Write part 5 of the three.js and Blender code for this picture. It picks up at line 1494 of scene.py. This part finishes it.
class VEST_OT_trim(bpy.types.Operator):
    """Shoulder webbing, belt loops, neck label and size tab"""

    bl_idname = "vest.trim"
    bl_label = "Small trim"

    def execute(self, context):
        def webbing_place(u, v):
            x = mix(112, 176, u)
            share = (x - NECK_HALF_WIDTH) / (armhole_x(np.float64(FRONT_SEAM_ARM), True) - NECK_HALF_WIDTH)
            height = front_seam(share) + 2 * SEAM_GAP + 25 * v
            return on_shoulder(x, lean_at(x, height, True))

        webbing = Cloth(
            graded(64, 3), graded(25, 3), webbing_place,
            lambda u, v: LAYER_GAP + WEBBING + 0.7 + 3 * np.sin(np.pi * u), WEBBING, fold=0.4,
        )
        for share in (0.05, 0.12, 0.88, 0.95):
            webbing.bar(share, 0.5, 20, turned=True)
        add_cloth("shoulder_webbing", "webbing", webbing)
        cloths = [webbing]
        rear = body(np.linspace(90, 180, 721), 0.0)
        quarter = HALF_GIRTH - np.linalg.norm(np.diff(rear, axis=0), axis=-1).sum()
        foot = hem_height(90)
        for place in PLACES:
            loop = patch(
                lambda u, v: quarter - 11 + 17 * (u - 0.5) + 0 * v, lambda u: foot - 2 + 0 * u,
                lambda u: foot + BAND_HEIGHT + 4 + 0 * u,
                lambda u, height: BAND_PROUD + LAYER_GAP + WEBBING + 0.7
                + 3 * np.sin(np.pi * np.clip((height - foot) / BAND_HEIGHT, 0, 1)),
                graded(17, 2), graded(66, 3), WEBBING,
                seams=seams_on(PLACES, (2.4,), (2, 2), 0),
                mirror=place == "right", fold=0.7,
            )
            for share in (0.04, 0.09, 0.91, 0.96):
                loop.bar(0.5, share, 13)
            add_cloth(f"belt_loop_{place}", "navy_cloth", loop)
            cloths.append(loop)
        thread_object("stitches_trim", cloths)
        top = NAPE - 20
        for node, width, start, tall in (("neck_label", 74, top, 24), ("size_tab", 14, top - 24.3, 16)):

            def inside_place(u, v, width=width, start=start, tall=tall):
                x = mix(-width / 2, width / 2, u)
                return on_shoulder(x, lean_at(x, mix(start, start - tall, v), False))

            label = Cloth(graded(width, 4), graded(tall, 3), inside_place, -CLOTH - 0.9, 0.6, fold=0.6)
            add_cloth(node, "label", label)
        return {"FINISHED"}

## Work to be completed
All of the lines above must be returned exactly.

## Answer below
Write part 5 of the three.js and Blender code for this picture. It picks up at line 1494 of scene.py. This part finishes it.
class VEST_OT_trim(bpy.types.Operator):
    """Shoulder webbing, belt loops, neck label and size tab"""

    bl_idname = "vest.trim"
    bl_label = "Small trim"

    def execute(self, context):
        def webbing_place(u, v):
            x = mix(112, 176, u)
            share = (x - NECK_HALF_WIDTH) / (armhole_x(np.float64(FRONT_SEAM_ARM), True) - NECK_HALF_WIDTH)
            height = front_seam(share) + 2 * SEAM_GAP + 25 * v
            return on_shoulder(x, lean_at(x, height, True))

        webbing = Cloth(
            graded(64, 3), graded(25, 3), webbing_place,
            lambda u, v: LAYER_GAP + WEBBING + 0.7 + 3 * np.sin(np.pi * u), WEBBING, fold=0.4,
        )
        for share in (0.05, 0.12, 0.88, 0.95):
            webbing.bar(share, 0.5, 20, turned=True)
        add_cloth("shoulder_webbing", "webbing", webbing)
        cloths = [webbing]
        rear = body(np.linspace(90, 180, 721), 0.0)
        quarter = HALF_GIRTH - np.linalg.norm(np.diff(rear, axis=0), axis=-1).sum()
        foot = hem_height(90)
        for place in PLACES:
            loop = patch(
                lambda u, v: quarter - 11 + 17 * (u - 0.5) + 0 * v, lambda u: foot - 2 + 0 * u,
                lambda u: foot + BAND_HEIGHT + 4 + 0 * u,
                lambda u, height: BAND_PROUD + LAYER_GAP + WEBBING + 0.7
                + 3 * np.sin(np.pi * np.clip((height - foot) / BAND_HEIGHT, 0, 1)),
                graded(17, 2), graded(66, 3), WEBBING,
                seams=seams_on(PLACES, (2.4,), (2, 2), 0),
                mirror=place == "right", fold=0.7,
            )
            for share in (0.04, 0.09, 0.91, 0.96):
                loop.bar(0.5, share, 13)
            add_cloth(f"belt_loop_{place}", "navy_cloth", loop)
            cloths.append(loop)
        thread_object("stitches_trim", cloths)
        top = NAPE - 20
        for node, width, start, tall in (("neck_label", 74, top, 24), ("size_tab", 14, top - 24.3, 16)):

            def inside_place(u, v, width=width, start=start, tall=tall):
                x = mix(-width / 2, width / 2, u)
                return on_shoulder(x, lean_at(x, mix(start, start - tall, v), False))

            label = Cloth(graded(width, 4), graded(tall, 3), inside_place, -CLOTH - 0.9, 0.6, fold=0.6)
            add_cloth(node, "label", label)
        return {"FINISHED"}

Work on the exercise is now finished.